Problem description
Reproduce the listing below verbatim.
──────── Data segment
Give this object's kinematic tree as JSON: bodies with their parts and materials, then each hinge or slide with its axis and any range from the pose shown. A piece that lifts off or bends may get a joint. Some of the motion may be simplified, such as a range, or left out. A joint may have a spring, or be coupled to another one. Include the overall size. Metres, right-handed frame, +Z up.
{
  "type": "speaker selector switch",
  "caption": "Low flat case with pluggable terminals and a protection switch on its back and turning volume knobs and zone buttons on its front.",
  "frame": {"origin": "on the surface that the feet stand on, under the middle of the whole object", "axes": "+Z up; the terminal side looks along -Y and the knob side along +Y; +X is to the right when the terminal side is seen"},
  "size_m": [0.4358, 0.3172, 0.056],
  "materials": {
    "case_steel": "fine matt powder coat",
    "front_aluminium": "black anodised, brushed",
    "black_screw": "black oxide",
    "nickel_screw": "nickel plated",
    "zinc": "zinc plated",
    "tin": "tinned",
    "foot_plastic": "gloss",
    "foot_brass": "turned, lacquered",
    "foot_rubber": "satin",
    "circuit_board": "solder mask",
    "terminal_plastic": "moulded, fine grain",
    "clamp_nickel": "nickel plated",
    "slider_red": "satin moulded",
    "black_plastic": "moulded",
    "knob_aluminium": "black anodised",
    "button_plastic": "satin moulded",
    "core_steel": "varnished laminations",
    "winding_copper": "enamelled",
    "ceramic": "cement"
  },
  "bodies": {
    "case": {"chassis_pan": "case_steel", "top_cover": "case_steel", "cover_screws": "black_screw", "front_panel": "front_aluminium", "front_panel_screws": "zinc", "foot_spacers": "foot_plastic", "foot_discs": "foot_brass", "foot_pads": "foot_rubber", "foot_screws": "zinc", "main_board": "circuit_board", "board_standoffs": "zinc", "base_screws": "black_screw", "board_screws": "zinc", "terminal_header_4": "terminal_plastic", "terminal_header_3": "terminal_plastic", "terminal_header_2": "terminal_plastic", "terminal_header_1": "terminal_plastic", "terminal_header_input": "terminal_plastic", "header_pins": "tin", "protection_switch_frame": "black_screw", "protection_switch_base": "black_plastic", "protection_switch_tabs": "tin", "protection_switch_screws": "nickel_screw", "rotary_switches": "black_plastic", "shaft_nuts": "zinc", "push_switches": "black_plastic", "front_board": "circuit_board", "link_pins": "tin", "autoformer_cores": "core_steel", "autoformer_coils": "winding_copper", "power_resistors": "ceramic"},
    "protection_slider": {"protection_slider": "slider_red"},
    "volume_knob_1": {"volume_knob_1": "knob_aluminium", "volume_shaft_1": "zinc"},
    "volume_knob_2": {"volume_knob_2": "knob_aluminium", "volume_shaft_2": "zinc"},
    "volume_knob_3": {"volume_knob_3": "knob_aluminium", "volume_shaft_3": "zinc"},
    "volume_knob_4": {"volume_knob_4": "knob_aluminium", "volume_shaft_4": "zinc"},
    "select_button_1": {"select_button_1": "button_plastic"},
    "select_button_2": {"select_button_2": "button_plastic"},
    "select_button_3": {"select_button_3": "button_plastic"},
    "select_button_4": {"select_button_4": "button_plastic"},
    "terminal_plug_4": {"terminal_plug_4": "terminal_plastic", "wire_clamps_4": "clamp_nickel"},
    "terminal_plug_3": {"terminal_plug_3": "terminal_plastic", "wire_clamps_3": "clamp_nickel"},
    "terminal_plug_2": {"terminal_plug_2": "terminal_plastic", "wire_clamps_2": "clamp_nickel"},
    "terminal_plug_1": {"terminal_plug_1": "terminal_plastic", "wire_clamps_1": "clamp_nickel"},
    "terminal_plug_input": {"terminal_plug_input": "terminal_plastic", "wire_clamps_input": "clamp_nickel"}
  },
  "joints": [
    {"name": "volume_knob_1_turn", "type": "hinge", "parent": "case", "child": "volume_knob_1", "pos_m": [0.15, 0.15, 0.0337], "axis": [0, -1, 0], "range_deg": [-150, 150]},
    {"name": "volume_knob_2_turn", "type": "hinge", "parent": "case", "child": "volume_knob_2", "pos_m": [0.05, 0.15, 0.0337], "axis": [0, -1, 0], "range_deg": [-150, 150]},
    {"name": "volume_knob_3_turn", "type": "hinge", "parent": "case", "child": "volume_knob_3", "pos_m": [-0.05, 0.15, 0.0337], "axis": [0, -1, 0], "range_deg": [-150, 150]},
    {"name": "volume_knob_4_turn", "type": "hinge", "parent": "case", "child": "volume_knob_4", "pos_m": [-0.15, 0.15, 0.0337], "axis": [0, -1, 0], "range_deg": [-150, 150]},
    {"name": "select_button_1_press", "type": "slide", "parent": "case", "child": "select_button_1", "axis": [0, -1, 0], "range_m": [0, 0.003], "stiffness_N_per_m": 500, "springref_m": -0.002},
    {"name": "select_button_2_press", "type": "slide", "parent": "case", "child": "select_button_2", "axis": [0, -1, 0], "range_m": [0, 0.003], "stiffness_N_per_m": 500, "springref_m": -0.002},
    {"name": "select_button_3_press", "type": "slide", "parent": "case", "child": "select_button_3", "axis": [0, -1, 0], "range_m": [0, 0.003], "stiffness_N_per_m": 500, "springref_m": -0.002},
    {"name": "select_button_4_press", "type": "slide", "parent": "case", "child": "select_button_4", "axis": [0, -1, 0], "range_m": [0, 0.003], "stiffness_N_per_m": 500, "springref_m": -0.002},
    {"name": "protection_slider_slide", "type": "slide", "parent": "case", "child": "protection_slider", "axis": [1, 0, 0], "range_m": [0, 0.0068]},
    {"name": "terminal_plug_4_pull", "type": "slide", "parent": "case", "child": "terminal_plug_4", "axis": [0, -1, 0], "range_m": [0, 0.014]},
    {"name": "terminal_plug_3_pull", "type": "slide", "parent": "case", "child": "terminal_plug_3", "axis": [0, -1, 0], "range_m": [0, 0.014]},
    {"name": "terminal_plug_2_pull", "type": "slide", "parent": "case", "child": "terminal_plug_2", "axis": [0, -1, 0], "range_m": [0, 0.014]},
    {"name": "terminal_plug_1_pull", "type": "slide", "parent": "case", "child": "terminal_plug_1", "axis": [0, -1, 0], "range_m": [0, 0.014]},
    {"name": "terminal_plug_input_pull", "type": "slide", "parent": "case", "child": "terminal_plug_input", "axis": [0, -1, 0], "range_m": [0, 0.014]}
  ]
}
────────────────
Task output
Give this object's kinematic tree as JSON: bodies with their parts and materials, then each hinge or slide with its axis and any range from the pose shown. A piece that lifts off or bends may get a joint. Some of the motion may be simplified, such as a range, or left out. A joint may have a spring, or be coupled to another one. Include the overall size. Metres, right-handed frame, +Z up.
{
  "type": "speaker selector switch",
  "caption": "Low flat case with pluggable terminals and a protection switch on its back and turning volume knobs and zone buttons on its front.",
  "frame": {"origin": "on the surface that the feet stand on, under the middle of the whole object", "axes": "+Z up; the terminal side looks along -Y and the knob side along +Y; +X is to the right when the terminal side is seen"},
  "size_m": [0.4358, 0.3172, 0.056],
  "materials": {
    "case_steel": "fine matt powder coat",
    "front_aluminium": "black anodised, brushed",
    "black_screw": "black oxide",
    "nickel_screw": "nickel plated",
    "zinc": "zinc plated",
    "tin": "tinned",
    "foot_plastic": "gloss",
    "foot_brass": "turned, lacquered",
    "foot_rubber": "satin",
    "circuit_board": "solder mask",
    "terminal_plastic": "moulded, fine grain",
    "clamp_nickel": "nickel plated",
    "slider_red": "satin moulded",
    "black_plastic": "moulded",
    "knob_aluminium": "black anodised",
    "button_plastic": "satin moulded",
    "core_steel": "varnished laminations",
    "winding_copper": "enamelled",
    "ceramic": "cement"
  },
  "bodies": {
    "case": {"chassis_pan": "case_steel", "top_cover": "case_steel", "cover_screws": "black_screw", "front_panel": "front_aluminium", "front_panel_screws": "zinc", "foot_spacers": "foot_plastic", "foot_discs": "foot_brass", "foot_pads": "foot_rubber", "foot_screws": "zinc", "main_board": "circuit_board", "board_standoffs": "zinc", "base_screws": "black_screw", "board_screws": "zinc", "terminal_header_4": "terminal_plastic", "terminal_header_3": "terminal_plastic", "terminal_header_2": "terminal_plastic", "terminal_header_1": "terminal_plastic", "terminal_header_input": "terminal_plastic", "header_pins": "tin", "protection_switch_frame": "black_screw", "protection_switch_base": "black_plastic", "protection_switch_tabs": "tin", "protection_switch_screws": "nickel_screw", "rotary_switches": "black_plastic", "shaft_nuts": "zinc", "push_switches": "black_plastic", "front_board": "circuit_board", "link_pins": "tin", "autoformer_cores": "core_steel", "autoformer_coils": "winding_copper", "power_resistors": "ceramic"},
    "protection_slider": {"protection_slider": "slider_red"},
    "volume_knob_1": {"volume_knob_1": "knob_aluminium", "volume_shaft_1": "zinc"},
    "volume_knob_2": {"volume_knob_2": "knob_aluminium", "volume_shaft_2": "zinc"},
    "volume_knob_3": {"volume_knob_3": "knob_aluminium", "volume_shaft_3": "zinc"},
    "volume_knob_4": {"volume_knob_4": "knob_aluminium", "volume_shaft_4": "zinc"},
    "select_button_1": {"select_button_1": "button_plastic"},
    "select_button_2": {"select_button_2": "button_plastic"},
    "select_button_3": {"select_button_3": "button_plastic"},
    "select_button_4": {"select_button_4": "button_plastic"},
    "terminal_plug_4": {"terminal_plug_4": "terminal_plastic", "wire_clamps_4": "clamp_nickel"},
    "terminal_plug_3": {"terminal_plug_3": "terminal_plastic", "wire_clamps_3": "clamp_nickel"},
    "terminal_plug_2": {"terminal_plug_2": "terminal_plastic", "wire_clamps_2": "clamp_nickel"},
    "terminal_plug_1": {"terminal_plug_1": "terminal_plastic", "wire_clamps_1": "clamp_nickel"},
    "terminal_plug_input": {"terminal_plug_input": "terminal_plastic", "wire_clamps_input": "clamp_nickel"}
  },
  "joints": [
    {"name": "volume_knob_1_turn", "type": "hinge", "parent": "case", "child": "volume_knob_1", "pos_m": [0.15, 0.15, 0.0337], "axis": [0, -1, 0], "range_deg": [-150, 150]},
    {"name": "volume_knob_2_turn", "type": "hinge", "parent": "case", "child": "volume_knob_2", "pos_m": [0.05, 0.15, 0.0337], "axis": [0, -1, 0], "range_deg": [-150, 150]},
    {"name": "volume_knob_3_turn", "type": "hinge", "parent": "case", "child": "volume_knob_3", "pos_m": [-0.05, 0.15, 0.0337], "axis": [0, -1, 0], "range_deg": [-150, 150]},
    {"name": "volume_knob_4_turn", "type": "hinge", "parent": "case", "child": "volume_knob_4", "pos_m": [-0.15, 0.15, 0.0337], "axis": [0, -1, 0], "range_deg": [-150, 150]},
    {"name": "select_button_1_press", "type": "slide", "parent": "case", "child": "select_button_1", "axis": [0, -1, 0], "range_m": [0, 0.003], "stiffness_N_per_m": 500, "springref_m": -0.002},
    {"name": "select_button_2_press", "type": "slide", "parent": "case", "child": "select_button_2", "axis": [0, -1, 0], "range_m": [0, 0.003], "stiffness_N_per_m": 500, "springref_m": -0.002},
    {"name": "select_button_3_press", "type": "slide", "parent": "case", "child": "select_button_3", "axis": [0, -1, 0], "range_m": [0, 0.003], "stiffness_N_per_m": 500, "springref_m": -0.002},
    {"name": "select_button_4_press", "type": "slide", "parent": "case", "child": "select_button_4", "axis": [0, -1, 0], "range_m": [0, 0.003], "stiffness_N_per_m": 500, "springref_m": -0.002},
    {"name": "protection_slider_slide", "type": "slide", "parent": "case", "child": "protection_slider", "axis": [1, 0, 0], "range_m": [0, 0.0068]},
    {"name": "terminal_plug_4_pull", "type": "slide", "parent": "case", "child": "terminal_plug_4", "axis": [0, -1, 0], "range_m": [0, 0.014]},
    {"name": "terminal_plug_3_pull", "type": "slide", "parent": "case", "child": "terminal_plug_3", "axis": [0, -1, 0], "range_m": [0, 0.014]},
    {"name": "terminal_plug_2_pull", "type": "slide", "parent": "case", "child": "terminal_plug_2", "axis": [0, -1, 0], "range_m": [0, 0.014]},
    {"name": "terminal_plug_1_pull", "type": "slide", "parent": "case", "child": "terminal_plug_1", "axis": [0, -1, 0], "range_m": [0, 0.014]},
    {"name": "terminal_plug_input_pull", "type": "slide", "parent": "case", "child": "terminal_plug_input", "axis": [0, -1, 0], "range_m": [0, 0.014]}
  ]
}